Source records
-*-*-

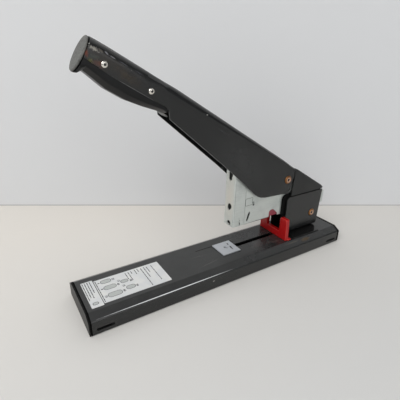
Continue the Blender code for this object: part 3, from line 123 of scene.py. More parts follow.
def addMark(tree, place, colour, rough, ownValues):
    # One patch of wear, stain, painted light or painted shade: a soft oval with a ragged rim, over the colour
    # and roughness so far
    mark = {**markDefaults, **ownValues}
    oval = addNode(tree, "ShaderNodeMapping", {
        "Vector": place, "Location": [c * mm for c in mark["at"]], "Scale": [s * mm for s in mark["size"]],
        "Rotation": [math.radians(a) for a in mark["turn"]]}, vector_type="TEXTURE")
    reach = addNode(tree, "ShaderNodeVectorMath", {0: oval.outputs["Vector"]}, operation="LENGTH")
    rim = addNode(tree, "ShaderNodeTexNoise", {
        "Vector": place, "Scale": perSize(mark["grain"]), "Detail": 5.0, "Roughness": 0.7})
    edge = addNode(tree, "ShaderNodeMath", {
        0: rim.outputs["Fac"], 1: mark["ragged"], 2: reach.outputs["Value"]}, operation="MULTIPLY_ADD")
    outer = 1.0 + noiseMean * mark["ragged"]
    cover = addNode(tree, "ShaderNodeMapRange", {
        "Value": edge.outputs[0], "From Min": outer - mark["soft"], "From Max": outer,
        "To Min": mark["strength"], "To Max": 0.0})
    colour = layColour(tree, colour, mark["colour"], cover.outputs["Result"])
    if "rough" in mark:
        rough = layValue(tree, rough, mark["rough"], cover.outputs["Result"])
    return colour, rough


# Stoved black enamel on pressed steel: half glossy, hazy with dust on what faces up, rubbed along its length
baseEnamel = {
    "colour": "#1d1e1e",
    "dusty": "#3b3b3a",
    "dust": 0.75,                    # how much of the haze shows on a level face
    "dustFrom": (60.0, -20.0),       # X in mm where the wiped rear turns into the dusty front
    "rough": (0.20, 0.40),           # clean, dusty
    "specks": "#6b6a66",
    "shine": 0.5,
}
evenDust = (400.0, 300.0)            # a dustFrom past the object: the same dust all over
frameEnamel = {**baseEnamel, "dusty": "#343434", "dust": 0.3, "dustFrom": evenDust, "rough": (0.22, 0.34)}
handleEnamel = {**frameEnamel, "colour": "#161717", "dusty": "#2f2f2e", "dust": 0.35, "rough": (0.24, 0.36)}
enamelPatterns = {
    "haze": 12.5,                    # size of the dusty blotches, in mm
    "hazeFrom": (0.3, 0.7),          # noise from and to
    "hazeShare": (0.55, 1.0),        # dust between and in the blotches
    "upward": (0.2, 1.0),            # from which slope on dust lies, and where it is full
    "rearShare": 0.5,                # dust that is left at the rear
    "streaks": (55.6, 0.526, 0.526), # length and spacing of the rubbing, in mm, as coarse as it needs to show
    "streaksFrom": (0.56, 0.75),
    "streaksShow": 0.35,
    "grit": 0.909,                   # dust grains, real ones near 0.1 mm, drawn larger so that they show
    "gritFrom": (0.71, 0.76),
    "chips": 4.55,                   # size of the chips on the folds, in mm
    "chipsFrom": (0.50, 0.72),
    "chipsShow": 0.75,
    "bare": "#77756f",
    "peel": 0.04,                    # strength of the fine orange peel
    "peelHeight": 0.2,
}
baseMarks = [
    # painted highlight lines along the bends, the near one brightest in the middle
    {"at": (-71, -28.4, 14.2), "size": (70, 0.42, 0.42), "colour": "#e6e8e8", "strength": 1.0,
     "ragged": 0.4, "soft": 0.45, "grain": 4.0, "rough": 0.3},
    {"at": (-50, 28.35, 14.25), "size": (80, 0.5, 0.45), "colour": "#8a8b8a", "strength": 0.7,
     "ragged": 0.7, "soft": 0.8, "grain": 3.33},
    # dull scrapes near the anvil and a chip on the near side
    {"at": (-24, -13.5, 17.8), "size": (12, 0.6, 1.0), "turn": (0, 0, 8), "colour": "#5c5b57",
     "strength": 0.6, "ragged": 2.5, "grain": 1.11},
    {"at": (-27, 1.5, 17.8), "size": (9, 0.5, 1.0), "turn": (0, 0, -4), "colour": "#5c5b57",
     "strength": 0.55, "ragged": 2.0, "grain": 1.11},
    {"at": (-30, -29.4, 9.3), "size": (1.4, 1.0, 0.7), "colour": "#9a9892", "strength": 0.9, "grain": 1.11},
    # painted shade: black insides of the side slots
    {"at": (-132, -29.0, 5.0), "size": (6.9, 2.2, 1.5), "colour": "#050505", "strength": 1.0,
     "ragged": 0.1, "soft": 0.15, "rough": 0.7},
    {"at": (132, -29.0, 5.0), "size": (6.9, 2.2, 1.5), "colour": "#050505", "strength": 1.0,
     "ragged": 0.1, "soft": 0.15, "rough": 0.7},
    # rust at the worn rear shoulder
    {"at": (93, -25.8, 16.0), "size": (7.5, 2.4, 1.6), "colour": "#503e22", "strength": 0.7,
     "ragged": 3.0, "grain": 1.43, "rough": 0.6},
    {"at": (74, -24.5, 16.6), "size": (12, 0.7, 1.0), "colour": "#5a544a", "strength": 0.5,
     "ragged": 2.2, "grain": 1.25},
    # smears beside the guide's slot
    {"at": (38, -9.0, 17.8), "size": (11, 4.5, 1.0), "turn": (0, 0, 35), "colour": "#4a4644",
     "strength": 0.5, "ragged": 2.6, "grain": 1.43, "rough": 0.35},
    {"at": (56, -14.0, 17.8), "size": (9, 2.5, 1.0), "turn": (0, 0, -20), "colour": "#4a4440",
     "strength": 0.45, "ragged": 2.6, "grain": 1.43},
]
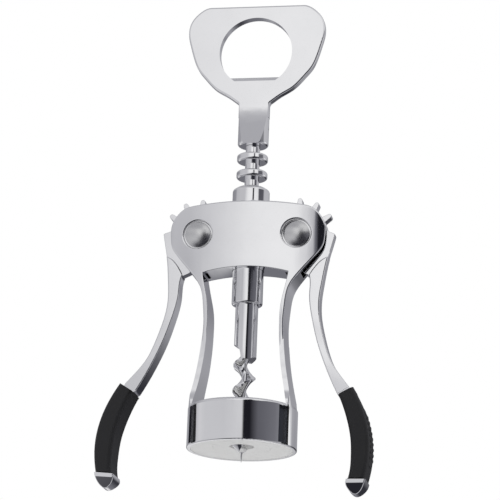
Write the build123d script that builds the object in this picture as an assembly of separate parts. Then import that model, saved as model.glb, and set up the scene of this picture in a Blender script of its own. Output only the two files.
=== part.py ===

-*-*-

### SET TASK
Reproduce each line of the material above precisely.

### CORRECT RESULT
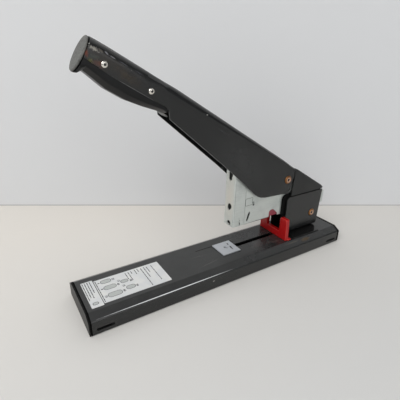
Continue the Blender code for this object: part 3, from line 123 of scene.py. More parts follow.
def addMark(tree, place, colour, rough, ownValues):
    # One patch of wear, stain, painted light or painted shade: a soft oval with a ragged rim, over the colour
    # and roughness so far
    mark = {**markDefaults, **ownValues}
    oval = addNode(tree, "ShaderNodeMapping", {
        "Vector": place, "Location": [c * mm for c in mark["at"]], "Scale": [s * mm for s in mark["size"]],
        "Rotation": [math.radians(a) for a in mark["turn"]]}, vector_type="TEXTURE")
    reach = addNode(tree, "ShaderNodeVectorMath", {0: oval.outputs["Vector"]}, operation="LENGTH")
    rim = addNode(tree, "ShaderNodeTexNoise", {
        "Vector": place, "Scale": perSize(mark["grain"]), "Detail": 5.0, "Roughness": 0.7})
    edge = addNode(tree, "ShaderNodeMath", {
        0: rim.outputs["Fac"], 1: mark["ragged"], 2: reach.outputs["Value"]}, operation="MULTIPLY_ADD")
    outer = 1.0 + noiseMean * mark["ragged"]
    cover = addNode(tree, "ShaderNodeMapRange", {
        "Value": edge.outputs[0], "From Min": outer - mark["soft"], "From Max": outer,
        "To Min": mark["strength"], "To Max": 0.0})
    colour = layColour(tree, colour, mark["colour"], cover.outputs["Result"])
    if "rough" in mark:
        rough = layValue(tree, rough, mark["rough"], cover.outputs["Result"])
    return colour, rough


# Stoved black enamel on pressed steel: half glossy, hazy with dust on what faces up, rubbed along its length
baseEnamel = {
    "colour": "#1d1e1e",
    "dusty": "#3b3b3a",
    "dust": 0.75,                    # how much of the haze shows on a level face
    "dustFrom": (60.0, -20.0),       # X in mm where the wiped rear turns into the dusty front
    "rough": (0.20, 0.40),           # clean, dusty
    "specks": "#6b6a66",
    "shine": 0.5,
}
evenDust = (400.0, 300.0)            # a dustFrom past the object: the same dust all over
frameEnamel = {**baseEnamel, "dusty": "#343434", "dust": 0.3, "dustFrom": evenDust, "rough": (0.22, 0.34)}
handleEnamel = {**frameEnamel, "colour": "#161717", "dusty": "#2f2f2e", "dust": 0.35, "rough": (0.24, 0.36)}
enamelPatterns = {
    "haze": 12.5,                    # size of the dusty blotches, in mm
    "hazeFrom": (0.3, 0.7),          # noise from and to
    "hazeShare": (0.55, 1.0),        # dust between and in the blotches
    "upward": (0.2, 1.0),            # from which slope on dust lies, and where it is full
    "rearShare": 0.5,                # dust that is left at the rear
    "streaks": (55.6, 0.526, 0.526), # length and spacing of the rubbing, in mm, as coarse as it needs to show
    "streaksFrom": (0.56, 0.75),
    "streaksShow": 0.35,
    "grit": 0.909,                   # dust grains, real ones near 0.1 mm, drawn larger so that they show
    "gritFrom": (0.71, 0.76),
    "chips": 4.55,                   # size of the chips on the folds, in mm
    "chipsFrom": (0.50, 0.72),
    "chipsShow": 0.75,
    "bare": "#77756f",
    "peel": 0.04,                    # strength of the fine orange peel
    "peelHeight": 0.2,
}
baseMarks = [
    # painted highlight lines along the bends, the near one brightest in the middle
    {"at": (-71, -28.4, 14.2), "size": (70, 0.42, 0.42), "colour": "#e6e8e8", "strength": 1.0,
     "ragged": 0.4, "soft": 0.45, "grain": 4.0, "rough": 0.3},
    {"at": (-50, 28.35, 14.25), "size": (80, 0.5, 0.45), "colour": "#8a8b8a", "strength": 0.7,
     "ragged": 0.7, "soft": 0.8, "grain": 3.33},
    # dull scrapes near the anvil and a chip on the near side
    {"at": (-24, -13.5, 17.8), "size": (12, 0.6, 1.0), "turn": (0, 0, 8), "colour": "#5c5b57",
     "strength": 0.6, "ragged": 2.5, "grain": 1.11},
    {"at": (-27, 1.5, 17.8), "size": (9, 0.5, 1.0), "turn": (0, 0, -4), "colour": "#5c5b57",
     "strength": 0.55, "ragged": 2.0, "grain": 1.11},
    {"at": (-30, -29.4, 9.3), "size": (1.4, 1.0, 0.7), "colour": "#9a9892", "strength": 0.9, "grain": 1.11},
    # painted shade: black insides of the side slots
    {"at": (-132, -29.0, 5.0), "size": (6.9, 2.2, 1.5), "colour": "#050505", "strength": 1.0,
     "ragged": 0.1, "soft": 0.15, "rough": 0.7},
    {"at": (132, -29.0, 5.0), "size": (6.9, 2.2, 1.5), "colour": "#050505", "strength": 1.0,
     "ragged": 0.1, "soft": 0.15, "rough": 0.7},
    # rust at the worn rear shoulder
    {"at": (93, -25.8, 16.0), "size": (7.5, 2.4, 1.6), "colour": "#503e22", "strength": 0.7,
     "ragged": 3.0, "grain": 1.43, "rough": 0.6},
    {"at": (74, -24.5, 16.6), "size": (12, 0.7, 1.0), "colour": "#5a544a", "strength": 0.5,
     "ragged": 2.2, "grain": 1.25},
    # smears beside the guide's slot
    {"at": (38, -9.0, 17.8), "size": (11, 4.5, 1.0), "turn": (0, 0, 35), "colour": "#4a4644",
     "strength": 0.5, "ragged": 2.6, "grain": 1.43, "rough": 0.35},
    {"at": (56, -14.0, 17.8), "size": (9, 2.5, 1.0), "turn": (0, 0, -20), "colour": "#4a4440",
     "strength": 0.45, "ragged": 2.6, "grain": 1.43},
]
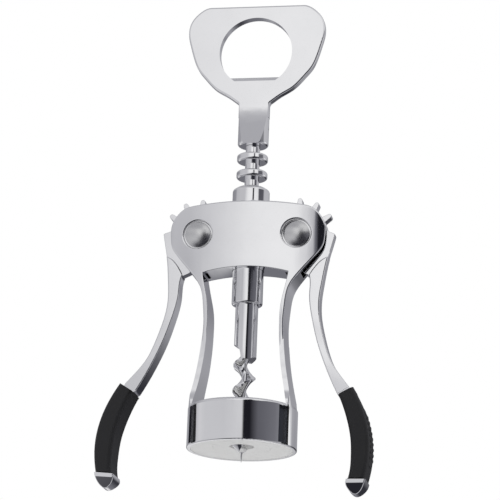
Write the build123d script that builds the object in this picture as an assembly of separate parts. Then import that model, saved as model.glb, and set up the scene of this picture in a Blender script of its own. Output only the two files.
=== part.py ===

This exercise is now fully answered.